New York, 7 January: US federal agencies have awarded $2.3 billion in tax credits for clean energy manufacturing projects in a move designed to spur a major push in renewable energy development.

Using funds set aside from the economic stimulus package passed in 2009, 183 projects have been approved to receive tax credits by the Department of Treasury and the Department of Energy (DOE). The government investment will be matched by as much as $5.4 billion in private sector funding.

The Advanced Energy Manufacturing Tax Credit, passed by Congress last February as part of its economic stimulus package, authorises the Treasury to provide developers with an investment tax credit of 30% for facilities that make particular types of equipment such as wind turbines, solar panels, and equipment to capture and sequester carbon dioxide.

The programme is capped at $2.3 billion and was more than three times oversubscribed. The projects receiving tax credits were chosen based on criteria such as domestic job creation and the greatest net impact in avoiding or reducing pollutants.

P rojects selected for this tax credit must come into service by 2014 and 30% of them will be completed in 2010.
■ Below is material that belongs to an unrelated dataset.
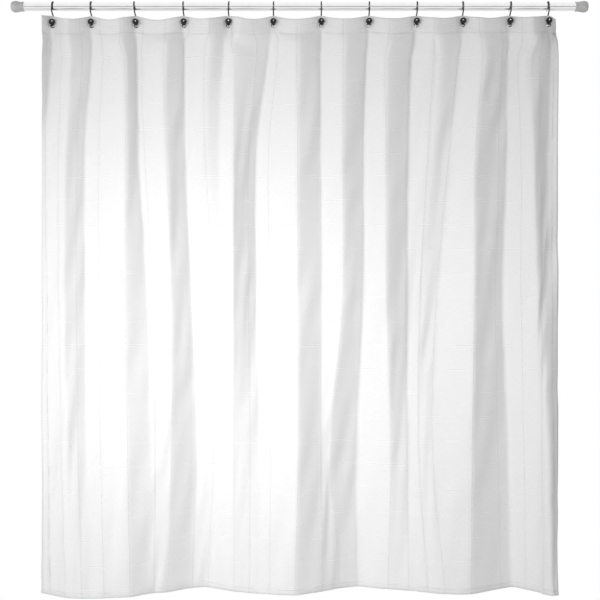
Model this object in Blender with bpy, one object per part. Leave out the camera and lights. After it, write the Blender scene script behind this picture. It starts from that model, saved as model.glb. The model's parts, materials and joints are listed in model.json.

“These tax credits will be critical in sustaining manufacturing activity in the current economic downturn,” said Denise Bode, CEO of the American Wind Energy Association. But “the industry is still vulnerable to the impacts of on-again, off-again tax credit policies,” she added. 

The tax credit is on the short list of stimulus programmes that are likely to be extended via a jobs bill to be considered by the Senate in the next few weeks, said Curt Rich, head of the public policy group of law firm Van Ness Feldman. 

The tax credits are considered an important component in meeting President Barack Obama’s goal of doubling the amount of renewable energy used in the US in three years.

Renewable energy advocates praised the tax credits, but urged Congress to pass federal climate legislation and adopt a renewable portfolio standard to create a market with more certainty and spur sufficient production to meet or exceed Obama’s goal.

“The best way to create millions of jobs and heal our ailing economy is to pass comprehensive clean energy and global warming legislation, said Sean Garren, clean energy advocate for NGO Environment America in Washington.

Approved projects include a smart grid project by South Carolina-based Itron to expand production of smart meters for the residential market that will receive about $5.2 million in tax credits and a new wind turbine blade manufacturing facility by TPI Composites in Nebraska that will get $5.1 million in credits.